Has ignoring the value of experience cost Mauricio Pochettino the title?

by Andy Dillon / 28 April 2016, 09:58

Mauricio PochettinoTottenham's Premier League title hopes suffered a big blow on Monday after they were held to a 1-1 draw by West Brom, meaning Leicester now need just three points from their remaining three games in order to hoist the famous trophy.

The Sun's Andy Dillon (@andydillon70) gives his opinion on Spurs boss Mauricio Pochettino and how he missed a trick in overlooking the addition of one or two experienced heads in the dressing room...

WHEN GRAEME SOUNESS talks about football it is wise to listen.

Not only because you still wouldn't fancy your chances against him but also for the five League titles he won with Liverpool.

If anyone knows how to stay the distance and keep their nerve it is the single hardest footballer ever known.

So when Souness spouted that Tottenham's young team froze in the lights at White Hart Lane on Monday against West Brom maybe he had a point.

The win they needed disappeared into the night and now it's a case of watching Leicester roll across the finish line to claim the most sensational Premier League title to date.

And what Souness says is central to where Mauricio Pochettino has failed Spurs this season.

Ray Kennedy was 27 and already a double winner from his time at Arsenal when he signed for Liverpool.

Souness's first league title in 1979 was the third of Kennedy';s superb haul of six overall and he was there to hand over the reins as Liverpool created a cast-iron dynasty that is immortal.

What Pochettino needed and still needs is an experienced anchor man for his team.

His kids at White Hart Lane are talented and hungry that is beyond debate but they also have understandable young minds and nervous systems which have been in overdrive for the past three months ever since Spurs become serious title contenders.

Their 1-0 defeat at West Ham on March 2 was the first indication that the butterflies were there. A nervy performance when Spurs couldn't string two passes together.

Had they won that night they would have reached the summit of English football as top team in the Premier League. But they froze - just as Souness said they did when another big night loomed up in front of them this Monday.
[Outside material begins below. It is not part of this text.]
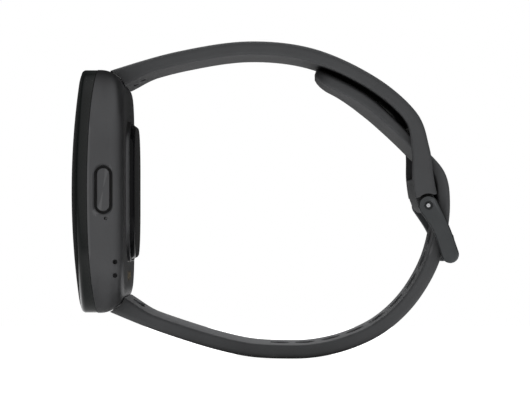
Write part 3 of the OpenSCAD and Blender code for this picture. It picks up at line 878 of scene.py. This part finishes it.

The average age of Tottenham's ten outfield players for the 1-1 draw with West Brom was 24.6 years. Not one player in his 30s.

A Yaya Toure or even a Michael Carrick sitting in the middle of the park or even on the bench or the dressing room to shepherd the kids through may well have paid huge dividends.

Pochettino is attempting to build an off-the-peg title winning team with the best young players in the country, many of them English and that is to be admired.

But where he took his eye off the ball was by ignoring the value of experience to keep the ship steady when the pressure was on.